■ Problem details ■
Reproduce each line of the listing exactly.

■ Material ■
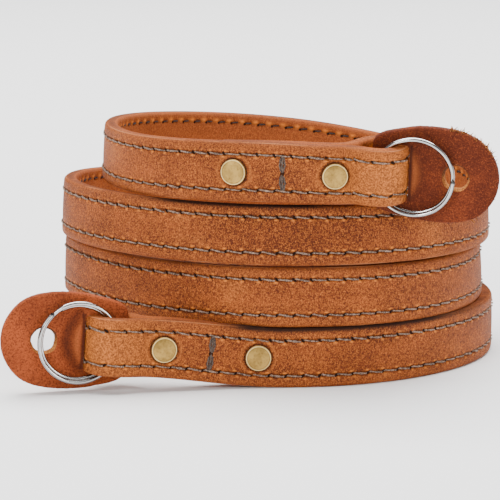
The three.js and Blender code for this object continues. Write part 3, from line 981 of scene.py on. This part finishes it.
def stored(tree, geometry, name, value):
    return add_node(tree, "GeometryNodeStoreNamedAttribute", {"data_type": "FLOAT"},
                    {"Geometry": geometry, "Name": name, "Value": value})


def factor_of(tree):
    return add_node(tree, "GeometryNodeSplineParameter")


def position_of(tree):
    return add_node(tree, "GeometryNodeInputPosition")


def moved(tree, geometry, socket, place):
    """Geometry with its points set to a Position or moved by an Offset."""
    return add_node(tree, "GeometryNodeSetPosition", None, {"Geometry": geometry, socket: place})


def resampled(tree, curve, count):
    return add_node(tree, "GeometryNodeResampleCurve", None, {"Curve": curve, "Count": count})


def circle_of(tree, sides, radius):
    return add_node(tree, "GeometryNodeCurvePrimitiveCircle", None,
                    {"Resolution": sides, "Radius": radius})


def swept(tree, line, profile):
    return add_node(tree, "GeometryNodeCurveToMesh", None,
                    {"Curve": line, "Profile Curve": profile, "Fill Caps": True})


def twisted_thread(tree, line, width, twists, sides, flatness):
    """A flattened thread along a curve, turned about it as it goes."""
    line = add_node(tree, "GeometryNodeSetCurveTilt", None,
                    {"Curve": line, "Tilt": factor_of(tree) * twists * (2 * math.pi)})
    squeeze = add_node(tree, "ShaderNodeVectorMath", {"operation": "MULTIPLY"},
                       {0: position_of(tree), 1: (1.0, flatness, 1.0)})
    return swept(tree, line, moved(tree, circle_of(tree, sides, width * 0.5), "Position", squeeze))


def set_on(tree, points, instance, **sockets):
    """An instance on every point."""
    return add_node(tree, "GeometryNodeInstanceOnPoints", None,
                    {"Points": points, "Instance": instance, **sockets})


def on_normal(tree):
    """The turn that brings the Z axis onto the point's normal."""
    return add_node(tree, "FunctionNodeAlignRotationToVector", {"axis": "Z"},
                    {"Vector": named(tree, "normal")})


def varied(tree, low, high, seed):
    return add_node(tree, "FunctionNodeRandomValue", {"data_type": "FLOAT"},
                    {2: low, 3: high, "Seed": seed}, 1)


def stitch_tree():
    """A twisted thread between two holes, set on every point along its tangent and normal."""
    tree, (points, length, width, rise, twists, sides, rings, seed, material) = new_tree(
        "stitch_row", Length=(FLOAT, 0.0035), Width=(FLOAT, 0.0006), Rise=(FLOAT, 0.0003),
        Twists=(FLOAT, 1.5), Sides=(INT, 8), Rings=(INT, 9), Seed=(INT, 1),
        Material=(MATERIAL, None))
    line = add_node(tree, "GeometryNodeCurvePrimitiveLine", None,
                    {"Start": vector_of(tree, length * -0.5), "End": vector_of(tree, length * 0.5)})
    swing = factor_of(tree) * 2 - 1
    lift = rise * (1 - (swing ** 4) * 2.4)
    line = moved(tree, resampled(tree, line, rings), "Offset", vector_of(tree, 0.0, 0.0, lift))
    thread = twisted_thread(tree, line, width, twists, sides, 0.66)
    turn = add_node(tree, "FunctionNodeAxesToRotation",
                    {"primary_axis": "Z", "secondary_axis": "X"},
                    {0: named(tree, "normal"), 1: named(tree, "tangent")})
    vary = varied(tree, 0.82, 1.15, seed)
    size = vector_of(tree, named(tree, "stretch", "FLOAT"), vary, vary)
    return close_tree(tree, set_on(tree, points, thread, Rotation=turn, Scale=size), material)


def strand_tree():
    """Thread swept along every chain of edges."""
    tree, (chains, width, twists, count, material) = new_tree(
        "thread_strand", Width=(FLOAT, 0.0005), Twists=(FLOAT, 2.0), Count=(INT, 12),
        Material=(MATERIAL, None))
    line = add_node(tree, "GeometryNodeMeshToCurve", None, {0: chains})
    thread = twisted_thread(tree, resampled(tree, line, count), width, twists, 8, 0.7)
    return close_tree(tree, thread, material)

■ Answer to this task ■
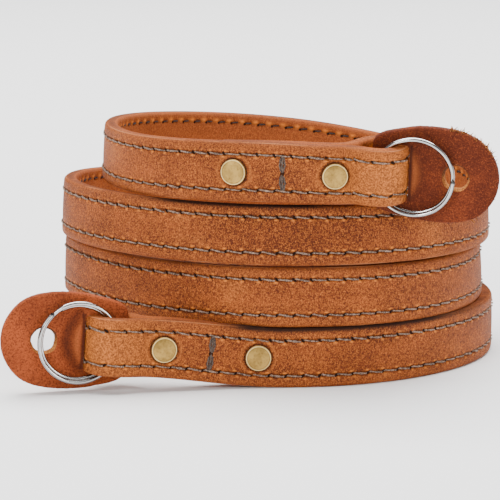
The three.js and Blender code for this object continues. Write part 3, from line 981 of scene.py on. This part finishes it.
def stored(tree, geometry, name, value):
    return add_node(tree, "GeometryNodeStoreNamedAttribute", {"data_type": "FLOAT"},
                    {"Geometry": geometry, "Name": name, "Value": value})


def factor_of(tree):
    return add_node(tree, "GeometryNodeSplineParameter")


def position_of(tree):
    return add_node(tree, "GeometryNodeInputPosition")


def moved(tree, geometry, socket, place):
    """Geometry with its points set to a Position or moved by an Offset."""
    return add_node(tree, "GeometryNodeSetPosition", None, {"Geometry": geometry, socket: place})


def resampled(tree, curve, count):
    return add_node(tree, "GeometryNodeResampleCurve", None, {"Curve": curve, "Count": count})


def circle_of(tree, sides, radius):
    return add_node(tree, "GeometryNodeCurvePrimitiveCircle", None,
                    {"Resolution": sides, "Radius": radius})


def swept(tree, line, profile):
    return add_node(tree, "GeometryNodeCurveToMesh", None,
                    {"Curve": line, "Profile Curve": profile, "Fill Caps": True})


def twisted_thread(tree, line, width, twists, sides, flatness):
    """A flattened thread along a curve, turned about it as it goes."""
    line = add_node(tree, "GeometryNodeSetCurveTilt", None,
                    {"Curve": line, "Tilt": factor_of(tree) * twists * (2 * math.pi)})
    squeeze = add_node(tree, "ShaderNodeVectorMath", {"operation": "MULTIPLY"},
                       {0: position_of(tree), 1: (1.0, flatness, 1.0)})
    return swept(tree, line, moved(tree, circle_of(tree, sides, width * 0.5), "Position", squeeze))


def set_on(tree, points, instance, **sockets):
    """An instance on every point."""
    return add_node(tree, "GeometryNodeInstanceOnPoints", None,
                    {"Points": points, "Instance": instance, **sockets})


def on_normal(tree):
    """The turn that brings the Z axis onto the point's normal."""
    return add_node(tree, "FunctionNodeAlignRotationToVector", {"axis": "Z"},
                    {"Vector": named(tree, "normal")})


def varied(tree, low, high, seed):
    return add_node(tree, "FunctionNodeRandomValue", {"data_type": "FLOAT"},
                    {2: low, 3: high, "Seed": seed}, 1)


def stitch_tree():
    """A twisted thread between two holes, set on every point along its tangent and normal."""
    tree, (points, length, width, rise, twists, sides, rings, seed, material) = new_tree(
        "stitch_row", Length=(FLOAT, 0.0035), Width=(FLOAT, 0.0006), Rise=(FLOAT, 0.0003),
        Twists=(FLOAT, 1.5), Sides=(INT, 8), Rings=(INT, 9), Seed=(INT, 1),
        Material=(MATERIAL, None))
    line = add_node(tree, "GeometryNodeCurvePrimitiveLine", None,
                    {"Start": vector_of(tree, length * -0.5), "End": vector_of(tree, length * 0.5)})
    swing = factor_of(tree) * 2 - 1
    lift = rise * (1 - (swing ** 4) * 2.4)
    line = moved(tree, resampled(tree, line, rings), "Offset", vector_of(tree, 0.0, 0.0, lift))
    thread = twisted_thread(tree, line, width, twists, sides, 0.66)
    turn = add_node(tree, "FunctionNodeAxesToRotation",
                    {"primary_axis": "Z", "secondary_axis": "X"},
                    {0: named(tree, "normal"), 1: named(tree, "tangent")})
    vary = varied(tree, 0.82, 1.15, seed)
    size = vector_of(tree, named(tree, "stretch", "FLOAT"), vary, vary)
    return close_tree(tree, set_on(tree, points, thread, Rotation=turn, Scale=size), material)


def strand_tree():
    """Thread swept along every chain of edges."""
    tree, (chains, width, twists, count, material) = new_tree(
        "thread_strand", Width=(FLOAT, 0.0005), Twists=(FLOAT, 2.0), Count=(INT, 12),
        Material=(MATERIAL, None))
    line = add_node(tree, "GeometryNodeMeshToCurve", None, {0: chains})
    thread = twisted_thread(tree, resampled(tree, line, count), width, twists, 8, 0.7)
    return close_tree(tree, thread, material)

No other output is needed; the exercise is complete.